Appreciative nods. They were headed to church. Because we’d rented a car for the weekend, I really could help. They weren’t going far, about ten minutes away by car and a millennium distant from our liberal enclave, down off our high, hilly ground to a Jehovah’s Witness Hall down on the swampy river bottom below.

As we started down the hill, the dead car’s driver noted that God was using me to help them. I think he said that he could have called his friends at church and they could have come to pick them up, but then they’d all miss their meeting. This way, they would all attend the service then deal with that car after.

I said it was my pleasure to be able to help, but he insisted that it didn’t matter whether I was pleased or not because God was using me. ... Fine, we’d small talk. ... He explained that a friend had borrowed his car to pick up family at the airport, loaning him the now dead car. How embarrassing.

As we pulled into the parking lot in front of their church, one of the young men in the back handed me a copy of Watchtower magazine, explaining that it features a fine piece on what will happen on Judgement Day. I thanked him, shaking hands as this smiling group exited the car to head inside.

I have no intention of reading their tract. I stuffed it into the recycling bin as I came into the garage back home. I already know what’s gonna happen on Judgement Day, and that today, like yesterday and like tomorrow, turns out to be Judgement Day. On that glorious day, I’ll encounter some inconvenience and get to choose my response. The beached whale’s driver said that one driver came up behind them stalled on our hill and simply started honking his car’s horn and screaming profanely, as if railing might remove the barrier. Such was that poor soul’s Judgement Day, and he chose to judge harshly.
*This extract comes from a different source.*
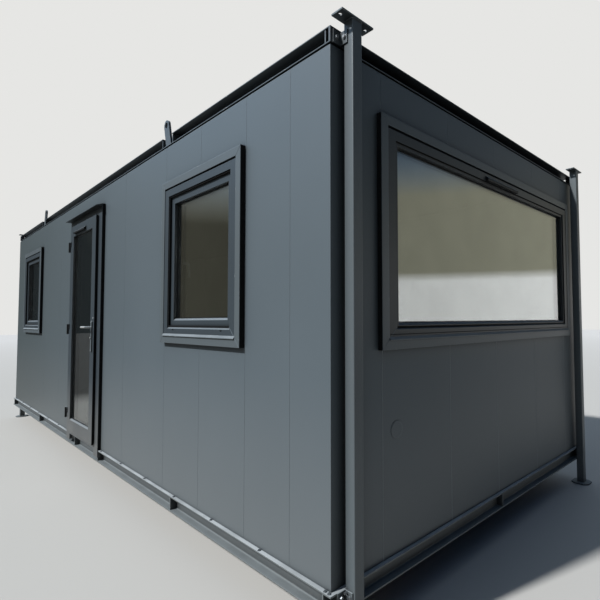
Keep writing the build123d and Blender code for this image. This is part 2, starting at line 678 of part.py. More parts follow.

On this Judgement Day, I chose generosity, which, while always a choice isn’t always the option I choose. Whether God’s hand or mine signed that rental car agreement might not matter. I had a pen handy so I signed my name on the forms. Whether God was using me or not, I was the one judging my performance. I’d been in a funky, hopeless mood all day and I really needed to get out of my head and back into my heart.

I think God smote that V6 oil-burner to provide my opportunity to save myself.